The Death of Bigotry

IN ONE OF THOSE cosmic coincidences that make life fascinating, Sen. Strom Thurmond died June 26, the day the U.S. Supreme Court overturned Bowers v. Hardwick, the infamous (to queers) ruling that had upheld the laws of Georgia and two dozen other states banning oral-genital contact, aka sodomy. The vast majority of people who engage in oral sex in America are heterosexual. However, such laws have invariably been used as a tool for the legal harassment of homosexuals.

One of the highlights of my checkered activist past came in 1987, a year after Hardwick, in helping organize civil disobedience on the steps of the Supreme Court. A thousand of us got arrested by AIDS-terrified cops in by far the liveliest and most creative protest I saw that decade. The S&M-ers brought their own handcuffs; Radical Faeries mocked the police with chants of “Your gloves don’t match your shoes! Your gloves don’t match your shoes!” It was undoubtedly the only time that Dykes on Bikes rode their Harleys up the steps (or at least a few of them) of the U.S. Supreme Court.
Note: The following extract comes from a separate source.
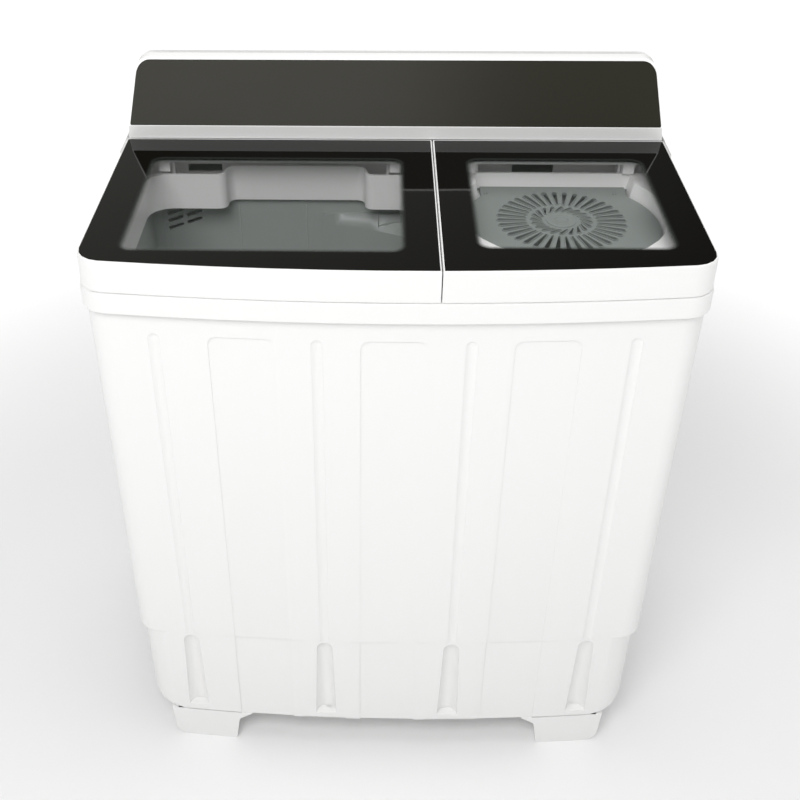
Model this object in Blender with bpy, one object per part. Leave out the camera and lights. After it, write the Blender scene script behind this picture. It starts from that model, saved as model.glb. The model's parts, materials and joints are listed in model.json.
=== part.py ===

At the time, there were no further legal challenges on the horizon; state legislatures weren’t likely to change, either. The point, as with the exhilarating 750,000-person march two days previous, was to help reclaim our pride and dignity in a decade when many of my generation’s young, gay men died, while the Reagan administration sneered. Several of the finest activists I ever worked with, people with whom I spent months planning that event, were dead within the year.

Such efforts worked. Cultural conservatives may fume and rail, but slowly, inexorably, gays have won the chance to live as they please. Television characters who are gay but not caricatures are now a staple. “Out” queers are now present throughout American life, including in Congress. Exceptions, like the military and men’s sports, are only a matter of time.

When bigotry ends, it’s the triumph not of demonstrations or of new laws or court rulings, but of replacing one generation’s beliefs with newer, more inclusive ones. America’s pot has melted this way for two centuries.

This was the difference between the Supreme Court’s views on sodomy in 1986 and its 2003 mind-set. It’s also what made Strom Thurmond’s life so remarkable.

LOVE OR HATE his politics, Thurmond might have been the last of the Dixiecrats, a generation now mostly forgotten outside their home states: now-anachronistic names like Eastland and Stennis and Maddox, bitter advocates of Dixie’s segregated ways. As Trent Lott recently helped us remember, outrage over World War II integration of the military helped inspire Thurmond’s segregationist split from the Democrats to run for president in 1948.

For decades, Thurmond fought Negroes and championed bigots. A quarter-century after his presidential run, as a kid in South Carolina during desegregation, I knew Thurmond as our state’s revenge on Yankees and their ways. Like the War Between the States itself, Thurmond would never die.

And for another 25 years, he remained a Senate fixture. But the reason he kept getting re-elected was because, somehow, he changed. He learned to respect, even admire, civil-rights leaders he’d fought so fiercely. Thurmond was a staunch conservative, but unlike fellow segregationist Jesse Helms, he ended his war with his state’s blacks. He changed, and he admitted, in ways large and small, that his old ways had been wrong.

For social-justice advocates, these are often grim days. It seems as though Dubya and his fellow travelers are winning a concerted campaign to roll back a hundred years of progress. Suddenly, bullying is chic, and compassion, as Desmond Tutu famously observed of American politics, is a dirty word.

BUT FOR ALL the power neocons now wield in Washington and state capitals, they’re losing their fight to preserve bigotry. Victories in cultural wars can’t be documented in history books as to time and place. They come in people’s hearts. Whatever America’s future faults, blacks and other nonwhites will never return to the isolation and subservience hardwired into American society only half a century ago. Women will never be forced back into the kitchen. Now, thanks to the Supreme Court, queers can be sexual without risking prison. That, too, could happen only because society itself changed.

Such cultural shifts enrage many neoconspaeans to individualism notwithstandingbecause they cannot be legislated, or controlled, or even much influenced by hate talk on the radio. Whichever moral code encourages their closed-mindedness, people who would rather stand in judgment than in solidarity cannot prevent the rest of us from exercising our hearts.

And sometimes, if they’re courageous, the heartless discover that their hearts were there all along. Farewell, Sen. Thurmond.